Why not just use AI?
It would be an interesting challenge.
I’ve played with AI and language corpora. Garbage in, garbage out.
Trained on their previous content, yes that is a sound hypothesis. They may not have the skill to pull it off though, using other people’s code is very different to actually understanding the nature of the beast well enough to come up with something that is publication worthy.
Because they already know what the rules are.
Now you have 13,001 problems.
The reference:
https://imgs.xkcd.com/comics/perl_problems.png
The parent of both of these nodes: JWZ.
http://regex.info/blog/2006-09-15/247
Whom ever created regular expressions and those who allowed it to persist this long should be head smacked!
What’s the alternative? I do wish that regular expression behavior / features were more standard across implementations, but having a portable implementation of a feature rich search and replace tool set is eternally useful.
Obviously the alternative is to go back to writing state machines in machine code by hand.
I respectfully disagree. Yes, they’re hard to grok (even after 40 years of coding i still struggle) but sometimes they are exactly what you need to get the job done.
String.replace(([W])\w+\s([e])\w+/g, ‘Whoever’);
This is hilarious, because the Private Eye magazine calls The Guardian “The Gruniad” due to its long history of typos.

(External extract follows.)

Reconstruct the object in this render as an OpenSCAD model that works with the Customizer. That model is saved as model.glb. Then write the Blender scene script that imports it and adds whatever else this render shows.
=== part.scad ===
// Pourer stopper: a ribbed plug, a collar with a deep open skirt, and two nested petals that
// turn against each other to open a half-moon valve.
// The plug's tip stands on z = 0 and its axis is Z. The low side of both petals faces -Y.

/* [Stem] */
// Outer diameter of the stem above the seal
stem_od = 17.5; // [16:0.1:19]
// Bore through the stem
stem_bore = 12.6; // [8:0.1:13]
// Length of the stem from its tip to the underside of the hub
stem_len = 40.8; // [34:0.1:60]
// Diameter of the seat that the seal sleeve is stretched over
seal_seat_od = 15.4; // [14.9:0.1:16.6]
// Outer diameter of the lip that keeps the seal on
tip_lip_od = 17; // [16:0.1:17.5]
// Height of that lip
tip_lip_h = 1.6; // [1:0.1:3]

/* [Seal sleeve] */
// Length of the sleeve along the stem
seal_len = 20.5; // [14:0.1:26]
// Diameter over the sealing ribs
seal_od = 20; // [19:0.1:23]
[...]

I spotted one just the other day.
Just came here to see if anyone else was searching for /Grauniad/ in their regex catalog. :-)
Here we tend to refer to it as The Garbagian, for obvious reasons.

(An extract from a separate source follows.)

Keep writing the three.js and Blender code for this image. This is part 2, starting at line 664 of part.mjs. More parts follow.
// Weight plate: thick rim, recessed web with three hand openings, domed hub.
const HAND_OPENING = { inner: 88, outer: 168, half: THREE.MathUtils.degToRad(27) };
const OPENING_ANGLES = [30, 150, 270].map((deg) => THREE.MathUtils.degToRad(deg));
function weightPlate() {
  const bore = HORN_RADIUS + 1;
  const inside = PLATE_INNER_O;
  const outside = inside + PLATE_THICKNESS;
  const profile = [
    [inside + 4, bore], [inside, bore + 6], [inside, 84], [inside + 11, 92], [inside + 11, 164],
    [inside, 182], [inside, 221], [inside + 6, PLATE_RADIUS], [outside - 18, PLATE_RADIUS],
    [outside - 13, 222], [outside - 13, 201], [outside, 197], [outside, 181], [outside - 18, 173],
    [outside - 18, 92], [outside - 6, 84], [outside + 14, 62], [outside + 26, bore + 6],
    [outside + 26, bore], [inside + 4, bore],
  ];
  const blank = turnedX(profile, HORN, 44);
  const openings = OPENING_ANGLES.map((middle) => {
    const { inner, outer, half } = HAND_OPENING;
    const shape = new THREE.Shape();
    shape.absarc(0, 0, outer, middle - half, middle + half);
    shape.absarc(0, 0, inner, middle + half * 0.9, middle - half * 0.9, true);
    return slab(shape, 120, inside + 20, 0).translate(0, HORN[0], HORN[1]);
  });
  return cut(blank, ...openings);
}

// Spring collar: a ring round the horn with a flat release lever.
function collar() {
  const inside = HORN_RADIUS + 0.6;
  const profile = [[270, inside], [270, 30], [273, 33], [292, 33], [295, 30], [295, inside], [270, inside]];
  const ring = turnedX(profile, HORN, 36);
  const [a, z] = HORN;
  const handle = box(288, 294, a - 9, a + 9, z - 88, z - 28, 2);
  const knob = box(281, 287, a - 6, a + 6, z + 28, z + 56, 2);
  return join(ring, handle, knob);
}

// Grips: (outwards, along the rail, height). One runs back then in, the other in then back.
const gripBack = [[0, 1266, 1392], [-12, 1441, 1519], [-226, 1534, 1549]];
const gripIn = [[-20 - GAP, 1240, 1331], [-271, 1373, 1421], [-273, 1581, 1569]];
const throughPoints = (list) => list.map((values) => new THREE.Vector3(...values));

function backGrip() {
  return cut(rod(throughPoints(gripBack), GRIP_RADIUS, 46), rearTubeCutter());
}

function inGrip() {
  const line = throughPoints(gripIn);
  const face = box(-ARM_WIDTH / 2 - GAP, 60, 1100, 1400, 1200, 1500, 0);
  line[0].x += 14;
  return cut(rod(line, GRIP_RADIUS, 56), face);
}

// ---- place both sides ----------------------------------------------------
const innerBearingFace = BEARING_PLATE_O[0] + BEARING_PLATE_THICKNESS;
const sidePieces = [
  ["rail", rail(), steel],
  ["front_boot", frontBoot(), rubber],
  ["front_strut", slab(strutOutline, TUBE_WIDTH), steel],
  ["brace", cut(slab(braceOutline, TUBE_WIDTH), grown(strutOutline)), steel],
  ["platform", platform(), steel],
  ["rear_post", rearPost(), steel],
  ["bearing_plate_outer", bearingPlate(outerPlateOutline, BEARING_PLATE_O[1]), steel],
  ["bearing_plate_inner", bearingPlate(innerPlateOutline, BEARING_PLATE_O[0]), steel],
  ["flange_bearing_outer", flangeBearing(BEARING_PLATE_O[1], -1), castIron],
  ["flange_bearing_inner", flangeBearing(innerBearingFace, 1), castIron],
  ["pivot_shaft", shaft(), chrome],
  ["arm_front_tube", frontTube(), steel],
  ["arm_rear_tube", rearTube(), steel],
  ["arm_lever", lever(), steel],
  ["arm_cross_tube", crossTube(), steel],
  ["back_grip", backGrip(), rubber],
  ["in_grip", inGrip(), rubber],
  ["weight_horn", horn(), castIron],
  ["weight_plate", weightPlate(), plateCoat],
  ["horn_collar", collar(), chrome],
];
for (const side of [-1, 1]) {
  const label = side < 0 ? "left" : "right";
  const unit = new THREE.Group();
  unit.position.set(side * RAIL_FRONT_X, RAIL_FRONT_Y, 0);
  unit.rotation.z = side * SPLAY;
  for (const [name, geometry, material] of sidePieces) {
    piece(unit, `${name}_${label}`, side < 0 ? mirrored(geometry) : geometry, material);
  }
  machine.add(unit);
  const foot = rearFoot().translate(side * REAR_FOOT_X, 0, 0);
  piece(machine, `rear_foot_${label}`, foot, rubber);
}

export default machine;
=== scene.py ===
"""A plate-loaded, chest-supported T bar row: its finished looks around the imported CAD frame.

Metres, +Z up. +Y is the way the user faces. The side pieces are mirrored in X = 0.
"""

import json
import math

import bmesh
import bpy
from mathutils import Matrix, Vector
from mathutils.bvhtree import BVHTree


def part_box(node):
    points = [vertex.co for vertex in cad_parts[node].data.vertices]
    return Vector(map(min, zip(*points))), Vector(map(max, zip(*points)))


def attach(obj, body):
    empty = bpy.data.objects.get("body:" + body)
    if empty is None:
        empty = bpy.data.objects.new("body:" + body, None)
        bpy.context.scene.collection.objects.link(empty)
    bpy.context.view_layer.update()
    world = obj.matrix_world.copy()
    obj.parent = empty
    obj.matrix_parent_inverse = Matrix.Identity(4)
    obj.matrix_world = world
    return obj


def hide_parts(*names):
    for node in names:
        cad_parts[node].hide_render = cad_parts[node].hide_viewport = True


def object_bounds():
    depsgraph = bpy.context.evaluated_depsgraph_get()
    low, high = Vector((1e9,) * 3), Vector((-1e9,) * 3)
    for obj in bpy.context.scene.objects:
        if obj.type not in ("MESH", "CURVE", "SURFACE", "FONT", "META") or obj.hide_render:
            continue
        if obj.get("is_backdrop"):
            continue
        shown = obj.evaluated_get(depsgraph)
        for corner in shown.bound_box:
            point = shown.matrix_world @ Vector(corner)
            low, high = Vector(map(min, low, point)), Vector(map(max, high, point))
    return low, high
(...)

Aarghh, I wonder how many of the 13,000 would be different for US English than UK English?
Ha ha that is a job I would not take on. “Two countries divided by a common language” as someone is supposed to have once said.

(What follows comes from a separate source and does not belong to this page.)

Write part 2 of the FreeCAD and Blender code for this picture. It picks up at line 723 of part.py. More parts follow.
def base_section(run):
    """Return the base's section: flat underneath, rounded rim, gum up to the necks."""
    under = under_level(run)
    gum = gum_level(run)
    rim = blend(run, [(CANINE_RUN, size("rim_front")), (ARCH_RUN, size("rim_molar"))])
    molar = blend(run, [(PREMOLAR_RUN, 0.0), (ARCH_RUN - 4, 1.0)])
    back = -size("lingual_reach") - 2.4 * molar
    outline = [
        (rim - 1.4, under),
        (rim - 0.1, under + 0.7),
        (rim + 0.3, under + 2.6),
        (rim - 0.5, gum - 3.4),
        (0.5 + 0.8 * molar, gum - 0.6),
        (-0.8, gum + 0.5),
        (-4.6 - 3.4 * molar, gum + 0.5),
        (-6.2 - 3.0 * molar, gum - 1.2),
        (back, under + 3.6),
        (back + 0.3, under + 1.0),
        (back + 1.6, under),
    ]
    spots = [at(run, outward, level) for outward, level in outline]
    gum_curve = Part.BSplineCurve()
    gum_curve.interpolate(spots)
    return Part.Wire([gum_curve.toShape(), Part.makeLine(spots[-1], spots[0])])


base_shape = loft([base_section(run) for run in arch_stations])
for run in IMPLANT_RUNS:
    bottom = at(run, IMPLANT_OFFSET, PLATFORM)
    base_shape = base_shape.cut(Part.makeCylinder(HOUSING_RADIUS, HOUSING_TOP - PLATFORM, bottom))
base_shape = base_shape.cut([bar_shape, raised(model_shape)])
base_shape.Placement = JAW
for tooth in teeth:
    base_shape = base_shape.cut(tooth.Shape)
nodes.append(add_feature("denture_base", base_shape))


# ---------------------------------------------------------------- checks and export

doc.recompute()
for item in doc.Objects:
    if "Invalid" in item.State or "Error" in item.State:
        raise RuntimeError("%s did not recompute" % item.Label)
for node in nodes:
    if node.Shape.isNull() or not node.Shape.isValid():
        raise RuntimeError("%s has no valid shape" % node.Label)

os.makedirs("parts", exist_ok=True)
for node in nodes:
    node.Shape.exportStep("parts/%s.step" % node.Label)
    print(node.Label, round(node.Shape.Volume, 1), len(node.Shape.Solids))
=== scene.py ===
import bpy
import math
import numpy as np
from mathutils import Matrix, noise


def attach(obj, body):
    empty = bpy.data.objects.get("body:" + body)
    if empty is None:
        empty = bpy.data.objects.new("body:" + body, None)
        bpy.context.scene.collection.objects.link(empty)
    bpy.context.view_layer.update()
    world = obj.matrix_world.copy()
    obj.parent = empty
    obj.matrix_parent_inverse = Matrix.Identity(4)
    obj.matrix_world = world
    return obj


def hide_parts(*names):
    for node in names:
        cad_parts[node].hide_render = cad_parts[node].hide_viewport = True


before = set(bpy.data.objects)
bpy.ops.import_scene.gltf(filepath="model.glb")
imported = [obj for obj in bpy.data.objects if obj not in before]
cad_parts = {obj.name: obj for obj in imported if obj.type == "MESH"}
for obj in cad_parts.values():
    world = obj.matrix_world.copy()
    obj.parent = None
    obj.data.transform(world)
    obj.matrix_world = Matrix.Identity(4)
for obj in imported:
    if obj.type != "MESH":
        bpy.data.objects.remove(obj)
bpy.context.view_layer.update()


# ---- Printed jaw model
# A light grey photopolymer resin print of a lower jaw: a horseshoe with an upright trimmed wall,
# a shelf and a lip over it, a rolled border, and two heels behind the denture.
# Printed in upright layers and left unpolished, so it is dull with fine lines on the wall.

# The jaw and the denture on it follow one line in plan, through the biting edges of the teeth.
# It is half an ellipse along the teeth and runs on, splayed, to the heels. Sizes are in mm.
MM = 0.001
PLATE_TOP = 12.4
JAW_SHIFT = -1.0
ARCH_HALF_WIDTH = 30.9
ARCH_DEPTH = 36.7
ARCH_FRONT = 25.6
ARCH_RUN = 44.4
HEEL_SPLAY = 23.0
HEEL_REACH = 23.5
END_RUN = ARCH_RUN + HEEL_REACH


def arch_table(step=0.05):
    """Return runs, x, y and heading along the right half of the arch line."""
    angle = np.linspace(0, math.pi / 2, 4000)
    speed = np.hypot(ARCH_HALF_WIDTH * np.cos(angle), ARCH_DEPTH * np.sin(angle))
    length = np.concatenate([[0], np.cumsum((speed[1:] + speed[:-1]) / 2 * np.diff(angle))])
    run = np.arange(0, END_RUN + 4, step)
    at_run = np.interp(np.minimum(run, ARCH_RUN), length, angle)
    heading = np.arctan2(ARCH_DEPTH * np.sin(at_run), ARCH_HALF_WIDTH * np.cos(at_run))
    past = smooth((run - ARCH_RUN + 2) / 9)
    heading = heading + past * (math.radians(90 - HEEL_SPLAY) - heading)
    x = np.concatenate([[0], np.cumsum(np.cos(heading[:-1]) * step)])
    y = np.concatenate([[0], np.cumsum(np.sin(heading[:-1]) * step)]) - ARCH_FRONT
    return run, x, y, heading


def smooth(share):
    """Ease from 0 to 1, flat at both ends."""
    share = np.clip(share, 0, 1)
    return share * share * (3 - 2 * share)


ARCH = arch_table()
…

Winston Churchill, I believe.
It’s simple. All that’s needed would be a set to correct the Americans :)
After watching The Expanse and hearing the evolution of English into Belter language, I get a small sense of how you Brits must feel every time you see an American television program.
Funnily enough, I’m pretty sure belter is based on british english. It sounds funny to americans for that reason.
The Guardian should simplify their style guide so mere humans can do the work.
Not always easy when your subject matter is so broad.
That misses the point entirely; there are too many non-critical style rules and a lack of attention to basics. How did “USD-D” make it into a headline today, instead of the correct “USB-D” in the article below that headline? But, by golly, the maker’s handle was properly bracketed!
Clearly, I need a better editor! That’s “USD-PD” not “USD-D” or the proper “USB-PD”. 13,001 and counting up.
The Guardian had a reputation in the UK for spelling mistakes, such that it was known in a satirical magazine as The Grauniad, which makes the concept of 13,000 regular expressions a bit ironic …
This is pretty rich on Hackaday, notorious for letting a myriad of mistakes make it to publishing.
It’s pretty rich that despite articles showing how much effort it takes for *major publications* to craft error-free articles on short deadlines that you still think a blog like HaD should be held to the same standard.
Regular Expressions (RegEx RegExp, or RE) has a reputation for obscurity and complexity. Actually RegEx is a good example of how being powerful usually means being complex. Also, it doesn’t help that adding RE capability to myriad other programming/scripting languages in a lazy way has obfuscated its use. RE’s used in one language will often not work in a different language. These instances of RE’s across languages even has a name, PCRE or Perl “Compatible” Regular Expressions. And that brings up Perl.[1] RE’s predate Perl but today it is widely understood RE’s live natively in the Perl-5 language. There is/was a Perl-6, but it is far removed from Perl-5 and was renamed Raku. Supposedly Perl-5 will live on as Perl-7 in the future. Perl, unofficially an acronym for “Practical Extraction and Reporting Language” has been around in Linux/Unix for over 30 years and is considered an essential “glue” language in the Unices. Due to variability and incompatibility between various shells across the Unices, it is recommended to program system scripts in Perl for portability. Perl-5 is an interpreter, but it can be compiled. In my opinion, if you are going to do Regular Expressions properly you want to do do them in Perl. Perl has an enormous repository of modules and scripts stored online in the Comprehensive Perl Archive Network (CPAN).[2] Perl, especially when coupled with Regular Expressions is considered a “noisy” language. What you write and understand today in Perl will look like random “noise” written by an Alien if you come back to it a year later.
References:
1. Perl
https://en.wikipedia.org/wiki/Perl
https://www.perl.org/
2. CPAN
https://en.wikipedia.org/wiki/CPAN
https://www.cpan.org/
https://metacpan.org/
Nice! We use regex all day long to help tidy up nasty-a$$ text exports from InDesign, Word etc for eBook production… I’m dreaming that there may be some interesting nuggets in the article (so speaks Andy of posts past, before he actually reads it) – the Ghost of Andy to come may well just visit this post tomorrow to smack myself upside the head in the reply :)
I love regular expressions, use them when possible. Always been happy I invested time learning it, it has been the second best language investment I’ve made, after C.